(Task statement): The listing must be reproduced in full, exactly as it stands.

(Recorded information):
■ ■ ■ ■ ■ ■ ■
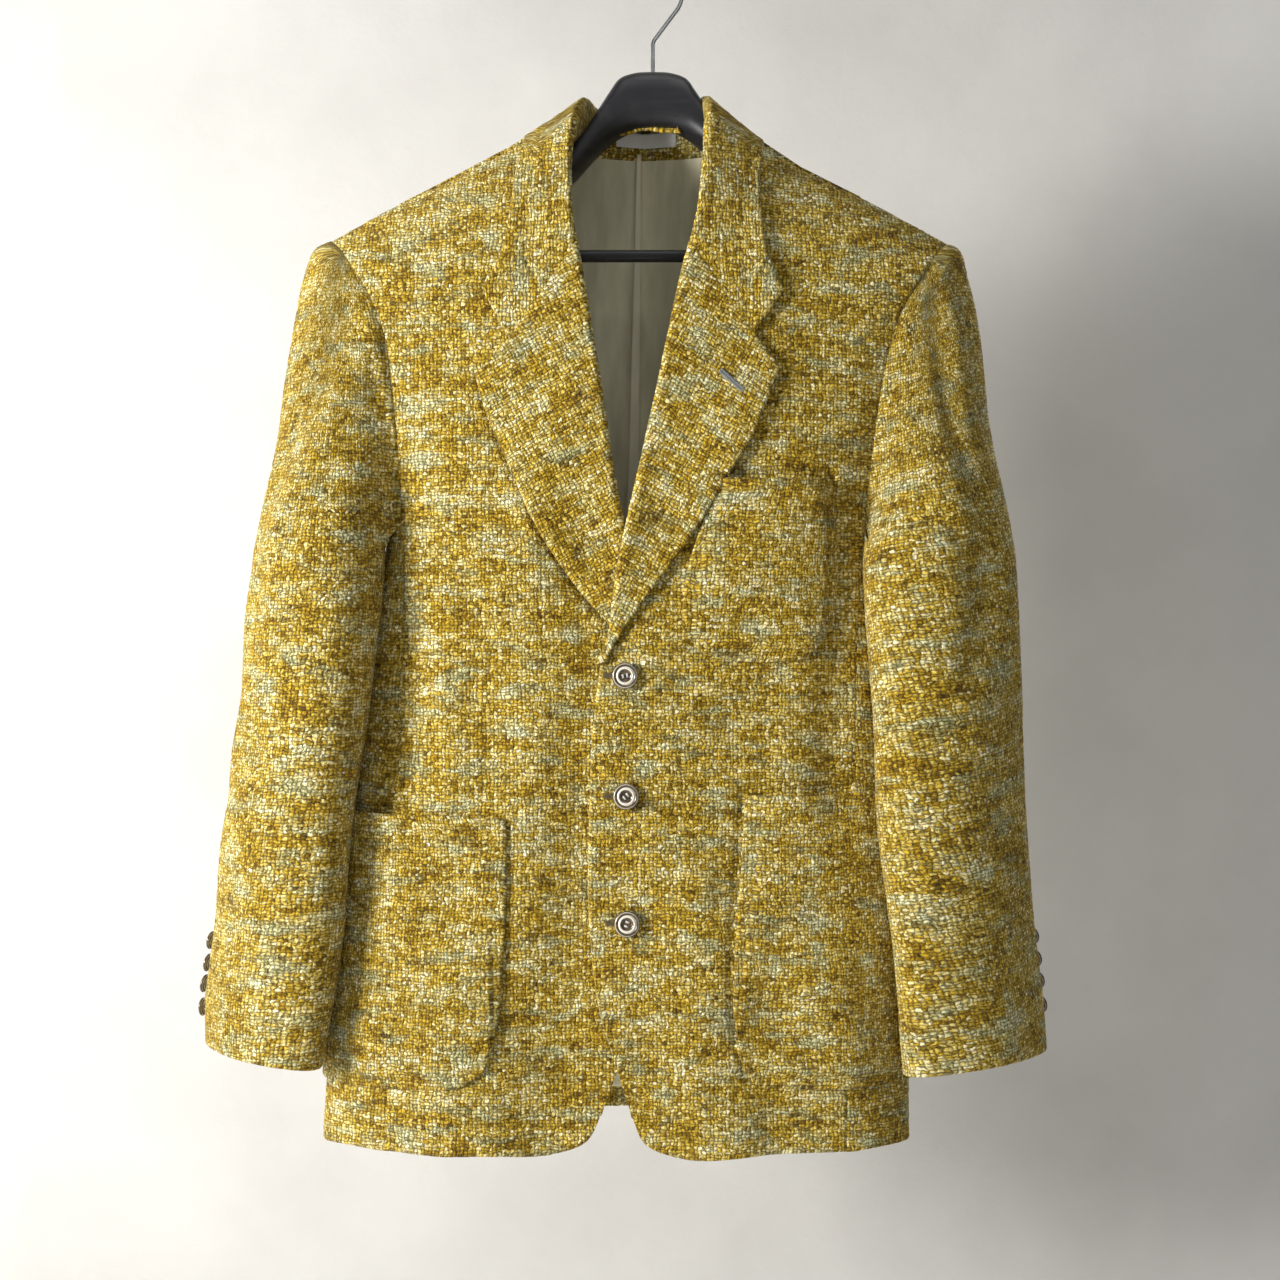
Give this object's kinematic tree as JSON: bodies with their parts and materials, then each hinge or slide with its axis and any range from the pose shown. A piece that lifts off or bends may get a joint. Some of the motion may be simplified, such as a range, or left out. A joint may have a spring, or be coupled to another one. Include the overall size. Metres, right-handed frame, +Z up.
{
  "type": "tailored jacket on a coat hanger",
  "caption": "Tailored tweed jacket with patch pockets, buttoned and hanging on a contoured coat hanger with a trouser bar and a swivelling wire hook.",
  "frame": {"origin": "inside top of the hook's bow, where it bears on a rail", "axes": "+Z up, the jacket's front faces -Y, +X is the wearer's left"},
  "size_m": [0.6515, 0.1318, 0.9126],
  "materials": {
    "tweed": "rough mustard boucle tweed",
    "lining": "satin, pale sage",
    "canvas": "woven canvas and wadding",
    "label": "plain woven white tab",
    "horn": "polished horn-look plastic",
    "thread": "twisted thread",
    "grey_thread": "twisted grey thread",
    "hanger_plastic": "satin black",
    "hook_wire": "polished plated wire",
    "bush_metal": "plain brass"
  },
  "bodies": {
    "hook": {"hook": "hook_wire", "hook_stop": "hook_wire"},
    "jacket": {"hook_bush": "bush_metal", "hanger_body": "hanger_plastic", "trouser_bar": "hanger_plastic", "front_left": "tweed", "front_right": "tweed", "side_left": "tweed", "side_right": "tweed", "back_left": "tweed", "back_right": "tweed", "collar": "tweed", "collar_stand": "tweed", "lapel_left": "tweed", "lapel_right": "tweed", "chest_pocket": "tweed", "lower_pocket_left": "tweed", "lower_pocket_right": "tweed", "facing_left": "tweed", "facing_right": "tweed", "back_neck_facing": "tweed", "chest_canvas_left": "canvas", "chest_canvas_right": "canvas", "shoulder_pad_left": "canvas", "shoulder_pad_right": "canvas", "lining_front_left": "lining", "lining_front_right": "lining", "lining_back": "lining", "neck_label": "label", "front_buttons": "horn", "front_button_threads": "thread", "lapel_buttonhole": "grey_thread"},
    "left_sleeve": {"top_sleeve_left": "tweed", "under_sleeve_left": "tweed", "sleeve_lining_left": "lining", "cuff_buttons_left": "horn", "cuff_button_threads_left": "thread"},
    "right_sleeve": {"top_sleeve_right": "tweed", "under_sleeve_right": "tweed", "sleeve_lining_right": "lining", "cuff_buttons_right": "horn", "cuff_button_threads_right": "thread"}
  },
  "joints": [
    {"name": "hook_swivel", "type": "hinge", "parent": "hook", "child": "jacket", "pos_m": [0, 0, -0.095], "axis": [0, 0, 1], "continuous": true},
    {"name": "left_sleeve_swing", "type": "hinge", "parent": "jacket", "child": "left_sleeve", "pos_m": [0.22089, -0.03, -0.25], "axis": [-0.9623, 0, 0.2719], "range_deg": [0, 25]},
    {"name": "right_sleeve_swing", "type": "hinge", "parent": "jacket", "child": "right_sleeve", "pos_m": [-0.24082, -0.03, -0.25], "axis": [-0.9623, 0, -0.2719], "range_deg": [0, 25]}
  ]
}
■ ■ ■ ■ ■ ■ ■
(Output):
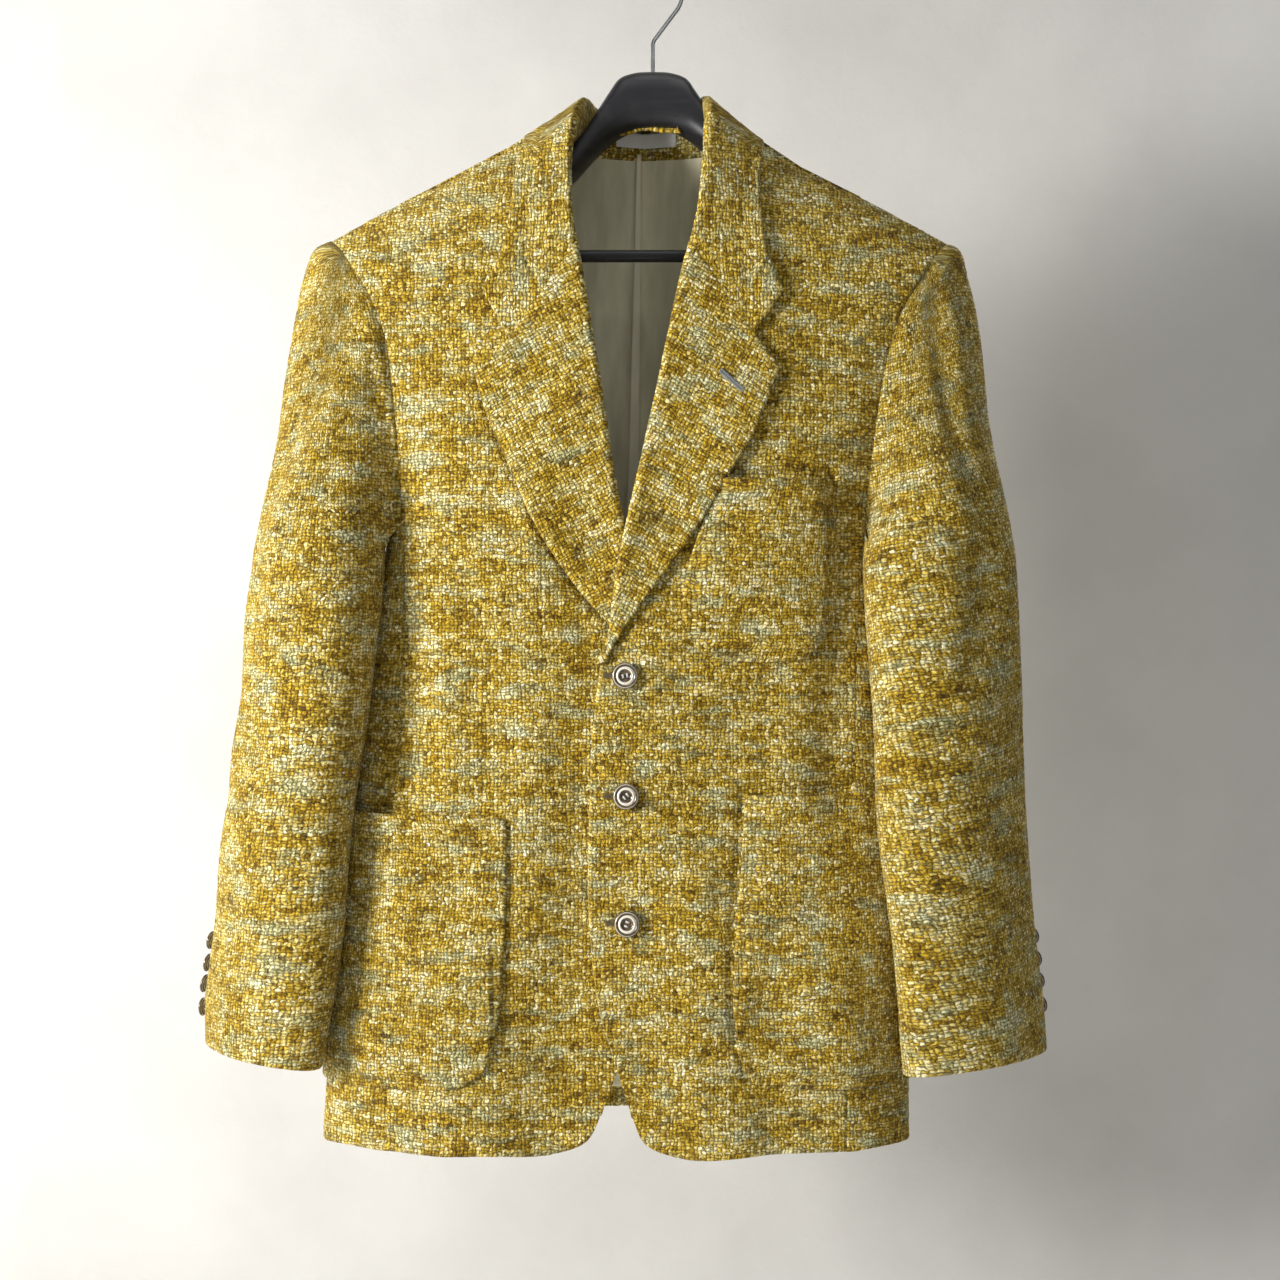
Give this object's kinematic tree as JSON: bodies with their parts and materials, then each hinge or slide with its axis and any range from the pose shown. A piece that lifts off or bends may get a joint. Some of the motion may be simplified, such as a range, or left out. A joint may have a spring, or be coupled to another one. Include the overall size. Metres, right-handed frame, +Z up.
{
  "type": "tailored jacket on a coat hanger",
  "caption": "Tailored tweed jacket with patch pockets, buttoned and hanging on a contoured coat hanger with a trouser bar and a swivelling wire hook.",
  "frame": {"origin": "inside top of the hook's bow, where it bears on a rail", "axes": "+Z up, the jacket's front faces -Y, +X is the wearer's left"},
  "size_m": [0.6515, 0.1318, 0.9126],
  "materials": {
    "tweed": "rough mustard boucle tweed",
    "lining": "satin, pale sage",
    "canvas": "woven canvas and wadding",
    "label": "plain woven white tab",
    "horn": "polished horn-look plastic",
    "thread": "twisted thread",
    "grey_thread": "twisted grey thread",
    "hanger_plastic": "satin black",
    "hook_wire": "polished plated wire",
    "bush_metal": "plain brass"
  },
  "bodies": {
    "hook": {"hook": "hook_wire", "hook_stop": "hook_wire"},
    "jacket": {"hook_bush": "bush_metal", "hanger_body": "hanger_plastic", "trouser_bar": "hanger_plastic", "front_left": "tweed", "front_right": "tweed", "side_left": "tweed", "side_right": "tweed", "back_left": "tweed", "back_right": "tweed", "collar": "tweed", "collar_stand": "tweed", "lapel_left": "tweed", "lapel_right": "tweed", "chest_pocket": "tweed", "lower_pocket_left": "tweed", "lower_pocket_right": "tweed", "facing_left": "tweed", "facing_right": "tweed", "back_neck_facing": "tweed", "chest_canvas_left": "canvas", "chest_canvas_right": "canvas", "shoulder_pad_left": "canvas", "shoulder_pad_right": "canvas", "lining_front_left": "lining", "lining_front_right": "lining", "lining_back": "lining", "neck_label": "label", "front_buttons": "horn", "front_button_threads": "thread", "lapel_buttonhole": "grey_thread"},
    "left_sleeve": {"top_sleeve_left": "tweed", "under_sleeve_left": "tweed", "sleeve_lining_left": "lining", "cuff_buttons_left": "horn", "cuff_button_threads_left": "thread"},
    "right_sleeve": {"top_sleeve_right": "tweed", "under_sleeve_right": "tweed", "sleeve_lining_right": "lining", "cuff_buttons_right": "horn", "cuff_button_threads_right": "thread"}
  },
  "joints": [
    {"name": "hook_swivel", "type": "hinge", "parent": "hook", "child": "jacket", "pos_m": [0, 0, -0.095], "axis": [0, 0, 1], "continuous": true},
    {"name": "left_sleeve_swing", "type": "hinge", "parent": "jacket", "child": "left_sleeve", "pos_m": [0.22089, -0.03, -0.25], "axis": [-0.9623, 0, 0.2719], "range_deg": [0, 25]},
    {"name": "right_sleeve_swing", "type": "hinge", "parent": "jacket", "child": "right_sleeve", "pos_m": [-0.24082, -0.03, -0.25], "axis": [-0.9623, 0, -0.2719], "range_deg": [0, 25]}
  ]
}